_EXERCISE OBJECTIVE_
The listing beneath should be written out in full, exactly as shown.

## begin

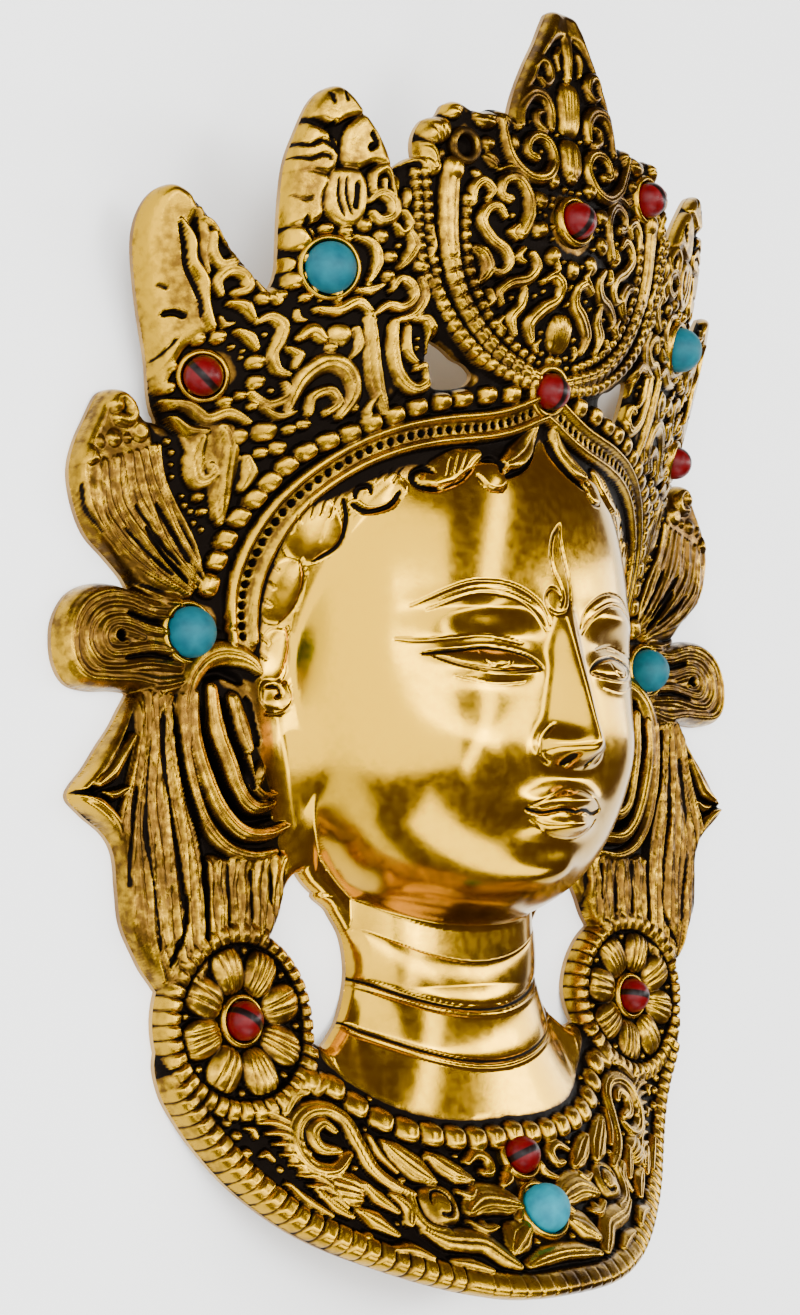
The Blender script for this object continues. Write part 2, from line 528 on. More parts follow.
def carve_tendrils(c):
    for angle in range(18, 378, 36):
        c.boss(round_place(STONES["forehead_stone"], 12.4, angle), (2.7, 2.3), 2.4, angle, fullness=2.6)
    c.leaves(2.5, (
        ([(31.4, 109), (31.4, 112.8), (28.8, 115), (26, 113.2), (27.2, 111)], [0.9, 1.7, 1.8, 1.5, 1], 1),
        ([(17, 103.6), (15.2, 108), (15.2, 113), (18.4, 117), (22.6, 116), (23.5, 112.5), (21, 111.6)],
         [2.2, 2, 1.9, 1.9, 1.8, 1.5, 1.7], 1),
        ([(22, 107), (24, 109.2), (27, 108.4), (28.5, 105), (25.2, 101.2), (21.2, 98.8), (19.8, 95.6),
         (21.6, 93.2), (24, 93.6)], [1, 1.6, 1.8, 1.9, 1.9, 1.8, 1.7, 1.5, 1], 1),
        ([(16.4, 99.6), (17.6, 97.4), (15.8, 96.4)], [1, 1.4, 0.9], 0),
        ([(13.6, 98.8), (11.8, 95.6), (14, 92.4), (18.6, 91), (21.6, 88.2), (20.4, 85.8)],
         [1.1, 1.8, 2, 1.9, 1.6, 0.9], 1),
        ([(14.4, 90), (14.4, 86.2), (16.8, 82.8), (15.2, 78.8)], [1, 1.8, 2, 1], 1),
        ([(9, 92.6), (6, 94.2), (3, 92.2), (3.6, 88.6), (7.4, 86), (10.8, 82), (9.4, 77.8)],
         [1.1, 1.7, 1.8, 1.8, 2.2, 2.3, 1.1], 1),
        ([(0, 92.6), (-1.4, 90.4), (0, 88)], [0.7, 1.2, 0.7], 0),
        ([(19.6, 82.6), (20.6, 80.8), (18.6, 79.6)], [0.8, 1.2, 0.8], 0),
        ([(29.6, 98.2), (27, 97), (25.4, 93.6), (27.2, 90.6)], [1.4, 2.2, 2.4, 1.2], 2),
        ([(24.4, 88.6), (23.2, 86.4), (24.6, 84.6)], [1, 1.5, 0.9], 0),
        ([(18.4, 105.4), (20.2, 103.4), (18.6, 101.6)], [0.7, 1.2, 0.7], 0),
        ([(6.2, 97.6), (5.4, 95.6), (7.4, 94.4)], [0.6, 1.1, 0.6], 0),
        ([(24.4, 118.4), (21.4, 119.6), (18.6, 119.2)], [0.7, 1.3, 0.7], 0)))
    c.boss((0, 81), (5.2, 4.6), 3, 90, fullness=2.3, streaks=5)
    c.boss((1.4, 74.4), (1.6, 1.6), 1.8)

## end

_REPLY TO THE EXERCISE_
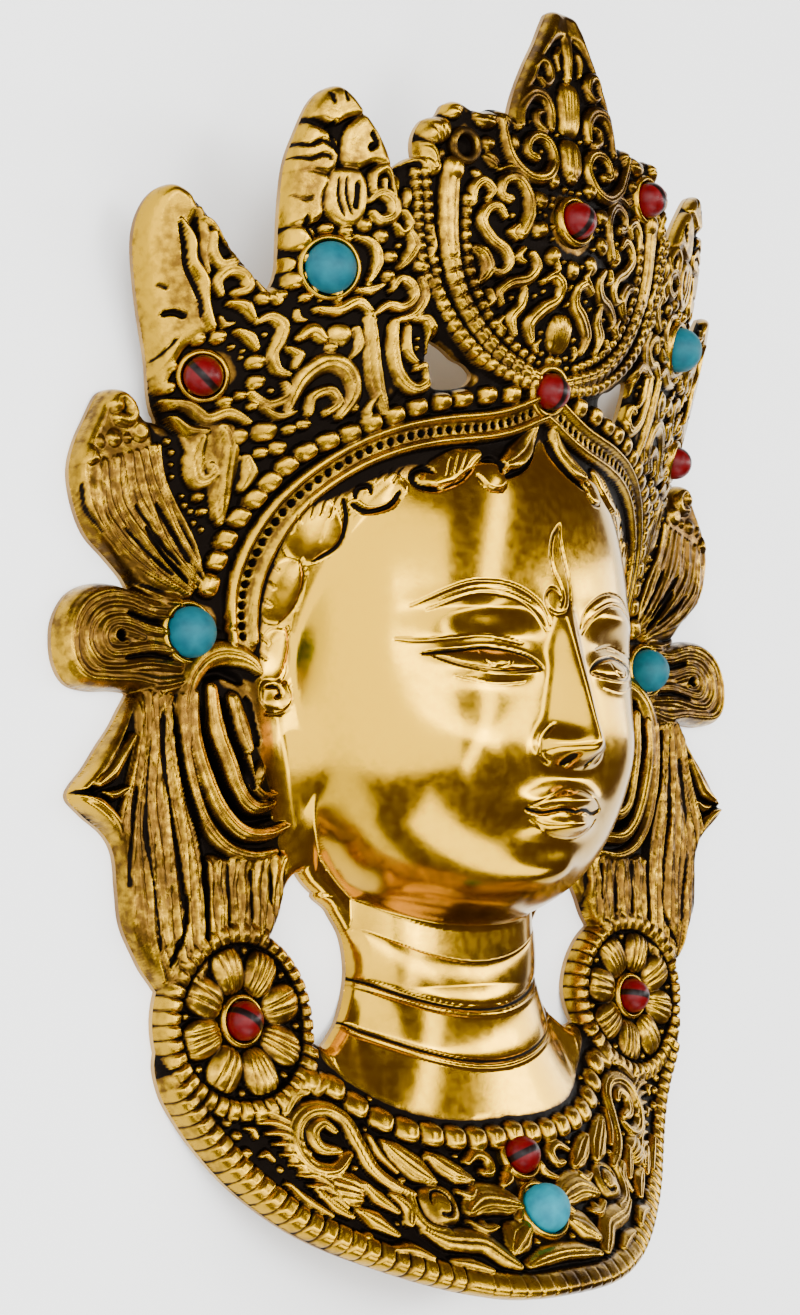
The Blender script for this object continues. Write part 2, from line 528 on. More parts follow.
def carve_tendrils(c):
    for angle in range(18, 378, 36):
        c.boss(round_place(STONES["forehead_stone"], 12.4, angle), (2.7, 2.3), 2.4, angle, fullness=2.6)
    c.leaves(2.5, (
        ([(31.4, 109), (31.4, 112.8), (28.8, 115), (26, 113.2), (27.2, 111)], [0.9, 1.7, 1.8, 1.5, 1], 1),
        ([(17, 103.6), (15.2, 108), (15.2, 113), (18.4, 117), (22.6, 116), (23.5, 112.5), (21, 111.6)],
         [2.2, 2, 1.9, 1.9, 1.8, 1.5, 1.7], 1),
        ([(22, 107), (24, 109.2), (27, 108.4), (28.5, 105), (25.2, 101.2), (21.2, 98.8), (19.8, 95.6),
         (21.6, 93.2), (24, 93.6)], [1, 1.6, 1.8, 1.9, 1.9, 1.8, 1.7, 1.5, 1], 1),
        ([(16.4, 99.6), (17.6, 97.4), (15.8, 96.4)], [1, 1.4, 0.9], 0),
        ([(13.6, 98.8), (11.8, 95.6), (14, 92.4), (18.6, 91), (21.6, 88.2), (20.4, 85.8)],
         [1.1, 1.8, 2, 1.9, 1.6, 0.9], 1),
        ([(14.4, 90), (14.4, 86.2), (16.8, 82.8), (15.2, 78.8)], [1, 1.8, 2, 1], 1),
        ([(9, 92.6), (6, 94.2), (3, 92.2), (3.6, 88.6), (7.4, 86), (10.8, 82), (9.4, 77.8)],
         [1.1, 1.7, 1.8, 1.8, 2.2, 2.3, 1.1], 1),
        ([(0, 92.6), (-1.4, 90.4), (0, 88)], [0.7, 1.2, 0.7], 0),
        ([(19.6, 82.6), (20.6, 80.8), (18.6, 79.6)], [0.8, 1.2, 0.8], 0),
        ([(29.6, 98.2), (27, 97), (25.4, 93.6), (27.2, 90.6)], [1.4, 2.2, 2.4, 1.2], 2),
        ([(24.4, 88.6), (23.2, 86.4), (24.6, 84.6)], [1, 1.5, 0.9], 0),
        ([(18.4, 105.4), (20.2, 103.4), (18.6, 101.6)], [0.7, 1.2, 0.7], 0),
        ([(6.2, 97.6), (5.4, 95.6), (7.4, 94.4)], [0.6, 1.1, 0.6], 0),
        ([(24.4, 118.4), (21.4, 119.6), (18.6, 119.2)], [0.7, 1.3, 0.7], 0)))
    c.boss((0, 81), (5.2, 4.6), 3, 90, fullness=2.3, streaks=5)
    c.boss((1.4, 74.4), (1.6, 1.6), 1.8)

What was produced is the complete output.